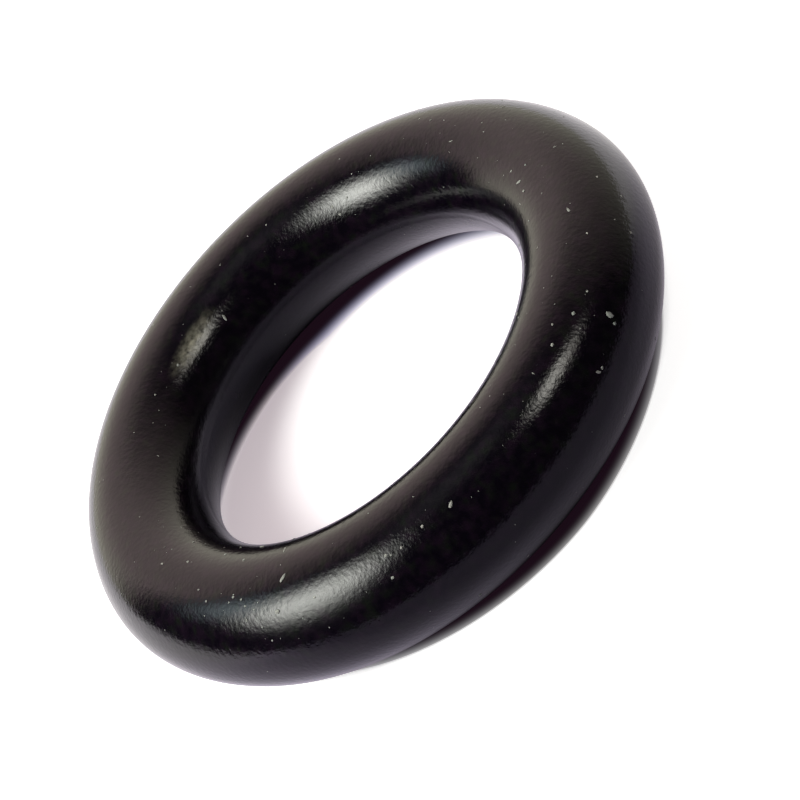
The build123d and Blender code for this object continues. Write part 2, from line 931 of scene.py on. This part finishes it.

* * *

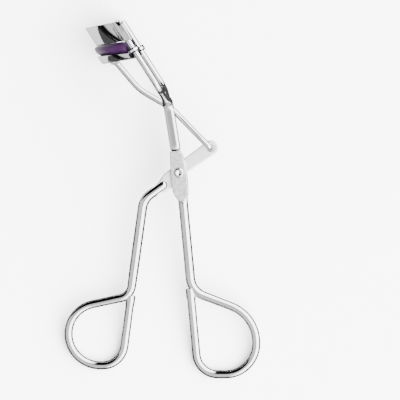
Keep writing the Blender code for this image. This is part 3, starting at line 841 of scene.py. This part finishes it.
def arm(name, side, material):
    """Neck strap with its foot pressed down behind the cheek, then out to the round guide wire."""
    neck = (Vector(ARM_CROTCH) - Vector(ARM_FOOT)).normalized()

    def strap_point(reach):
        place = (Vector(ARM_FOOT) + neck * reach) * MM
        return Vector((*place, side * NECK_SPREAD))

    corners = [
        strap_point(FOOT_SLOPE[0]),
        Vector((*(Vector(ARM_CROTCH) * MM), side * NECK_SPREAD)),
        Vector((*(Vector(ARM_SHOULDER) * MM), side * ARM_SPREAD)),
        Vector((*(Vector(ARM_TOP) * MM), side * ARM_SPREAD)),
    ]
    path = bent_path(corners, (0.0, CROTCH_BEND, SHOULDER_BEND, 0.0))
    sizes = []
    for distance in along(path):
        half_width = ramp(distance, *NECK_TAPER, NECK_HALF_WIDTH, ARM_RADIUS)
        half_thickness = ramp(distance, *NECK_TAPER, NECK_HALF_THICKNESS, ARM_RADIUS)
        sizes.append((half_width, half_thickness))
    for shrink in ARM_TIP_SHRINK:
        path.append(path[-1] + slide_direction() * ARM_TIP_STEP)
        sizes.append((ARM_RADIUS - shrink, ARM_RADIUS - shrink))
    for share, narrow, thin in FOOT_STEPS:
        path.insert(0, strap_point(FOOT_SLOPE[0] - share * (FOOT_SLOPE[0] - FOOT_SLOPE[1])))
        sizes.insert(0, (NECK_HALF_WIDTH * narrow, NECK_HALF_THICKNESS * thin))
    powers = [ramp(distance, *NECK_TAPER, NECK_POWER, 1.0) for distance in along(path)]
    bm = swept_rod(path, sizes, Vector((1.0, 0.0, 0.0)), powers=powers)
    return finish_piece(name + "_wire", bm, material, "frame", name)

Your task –
Quote word for word every line from the one that has "Keep writing the" through the one that has "return Vector((*place, side".

Expected answer –
Keep writing the Blender code for this image. This is part 3, starting at line 841 of scene.py. This part finishes it.
def arm(name, side, material):
    """Neck strap with its foot pressed down behind the cheek, then out to the round guide wire."""
    neck = (Vector(ARM_CROTCH) - Vector(ARM_FOOT)).normalized()

    def strap_point(reach):
        place = (Vector(ARM_FOOT) + neck * reach) * MM
        return Vector((*place, side * NECK_SPREAD))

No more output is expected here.